BEGIN Records supplied
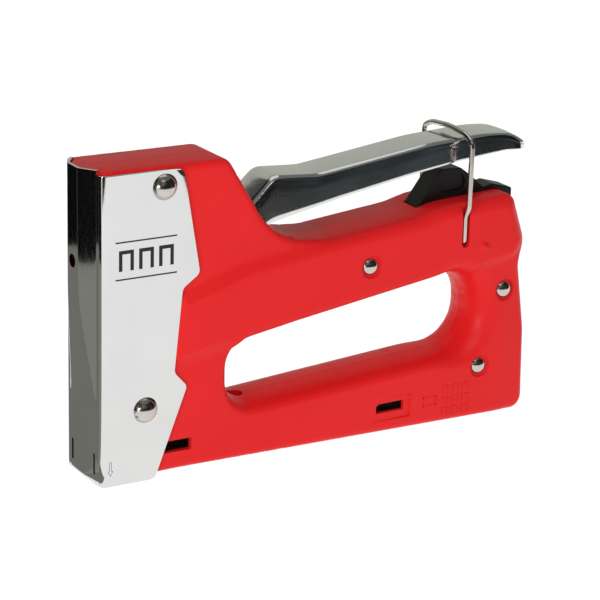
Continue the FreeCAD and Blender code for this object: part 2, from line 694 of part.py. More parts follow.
END Records supplied
BEGIN Records supplied
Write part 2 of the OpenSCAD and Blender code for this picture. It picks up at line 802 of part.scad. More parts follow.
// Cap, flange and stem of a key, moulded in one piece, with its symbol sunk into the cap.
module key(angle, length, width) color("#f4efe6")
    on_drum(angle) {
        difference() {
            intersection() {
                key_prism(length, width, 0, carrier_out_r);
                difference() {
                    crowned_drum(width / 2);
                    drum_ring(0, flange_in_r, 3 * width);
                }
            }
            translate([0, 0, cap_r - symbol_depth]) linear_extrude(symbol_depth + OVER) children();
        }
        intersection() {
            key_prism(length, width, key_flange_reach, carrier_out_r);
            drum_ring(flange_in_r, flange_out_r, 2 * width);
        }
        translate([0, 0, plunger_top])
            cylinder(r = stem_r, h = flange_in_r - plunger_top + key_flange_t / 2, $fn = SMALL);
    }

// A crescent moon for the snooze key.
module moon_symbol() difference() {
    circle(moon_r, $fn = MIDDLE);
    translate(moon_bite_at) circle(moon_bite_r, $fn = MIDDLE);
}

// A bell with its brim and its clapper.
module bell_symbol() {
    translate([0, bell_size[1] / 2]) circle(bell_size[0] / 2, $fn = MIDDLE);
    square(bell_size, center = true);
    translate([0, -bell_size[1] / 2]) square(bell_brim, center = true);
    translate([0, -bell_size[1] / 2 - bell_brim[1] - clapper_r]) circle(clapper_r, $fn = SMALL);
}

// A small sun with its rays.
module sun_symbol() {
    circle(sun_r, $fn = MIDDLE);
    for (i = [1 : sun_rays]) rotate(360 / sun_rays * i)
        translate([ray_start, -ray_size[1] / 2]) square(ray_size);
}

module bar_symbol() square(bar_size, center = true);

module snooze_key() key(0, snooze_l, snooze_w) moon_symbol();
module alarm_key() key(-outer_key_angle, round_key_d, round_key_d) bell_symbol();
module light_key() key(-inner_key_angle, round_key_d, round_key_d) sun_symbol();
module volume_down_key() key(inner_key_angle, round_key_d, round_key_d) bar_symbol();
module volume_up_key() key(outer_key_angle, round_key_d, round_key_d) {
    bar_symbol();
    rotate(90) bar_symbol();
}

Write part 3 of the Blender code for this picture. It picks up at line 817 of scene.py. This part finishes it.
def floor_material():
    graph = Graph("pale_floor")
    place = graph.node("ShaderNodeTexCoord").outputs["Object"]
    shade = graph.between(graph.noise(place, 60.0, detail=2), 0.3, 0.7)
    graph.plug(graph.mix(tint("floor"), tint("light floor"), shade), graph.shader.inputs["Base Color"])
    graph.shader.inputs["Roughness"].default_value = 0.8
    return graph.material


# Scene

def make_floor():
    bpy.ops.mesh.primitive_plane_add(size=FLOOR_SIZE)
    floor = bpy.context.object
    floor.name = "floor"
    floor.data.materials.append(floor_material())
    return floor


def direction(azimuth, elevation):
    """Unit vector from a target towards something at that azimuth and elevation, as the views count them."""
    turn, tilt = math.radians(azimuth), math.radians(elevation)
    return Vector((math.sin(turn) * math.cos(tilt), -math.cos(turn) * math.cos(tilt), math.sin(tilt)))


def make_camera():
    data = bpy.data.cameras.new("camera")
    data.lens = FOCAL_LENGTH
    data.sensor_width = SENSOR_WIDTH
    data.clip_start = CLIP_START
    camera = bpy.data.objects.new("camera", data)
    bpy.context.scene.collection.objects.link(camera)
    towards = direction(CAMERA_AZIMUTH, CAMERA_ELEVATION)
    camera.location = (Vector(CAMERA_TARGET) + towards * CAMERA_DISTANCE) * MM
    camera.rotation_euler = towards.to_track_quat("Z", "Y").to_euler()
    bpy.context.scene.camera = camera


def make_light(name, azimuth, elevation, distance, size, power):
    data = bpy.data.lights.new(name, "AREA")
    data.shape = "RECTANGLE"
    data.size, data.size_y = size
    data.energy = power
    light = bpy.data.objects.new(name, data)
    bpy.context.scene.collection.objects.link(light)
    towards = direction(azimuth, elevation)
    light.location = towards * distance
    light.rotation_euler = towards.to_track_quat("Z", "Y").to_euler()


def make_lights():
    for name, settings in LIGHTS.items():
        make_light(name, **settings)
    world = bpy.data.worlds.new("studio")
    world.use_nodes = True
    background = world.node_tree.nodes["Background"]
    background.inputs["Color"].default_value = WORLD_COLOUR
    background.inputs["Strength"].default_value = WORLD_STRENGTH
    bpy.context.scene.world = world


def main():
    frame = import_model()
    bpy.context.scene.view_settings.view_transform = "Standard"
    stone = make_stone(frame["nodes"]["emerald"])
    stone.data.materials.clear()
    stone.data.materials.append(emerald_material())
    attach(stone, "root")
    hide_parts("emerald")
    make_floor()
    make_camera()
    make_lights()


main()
END Records supplied
Set exercise: From the entries above, pull out each line that includes "code".

The solution:
Continue the FreeCAD and Blender code for this object: part 2, from line 694 of part.py. More parts follow.
Write part 2 of the OpenSCAD and Blender code for this picture. It picks up at line 802 of part.scad. More parts follow.
Write part 3 of the Blender code for this picture. It picks up at line 817 of scene.py. This part finishes it.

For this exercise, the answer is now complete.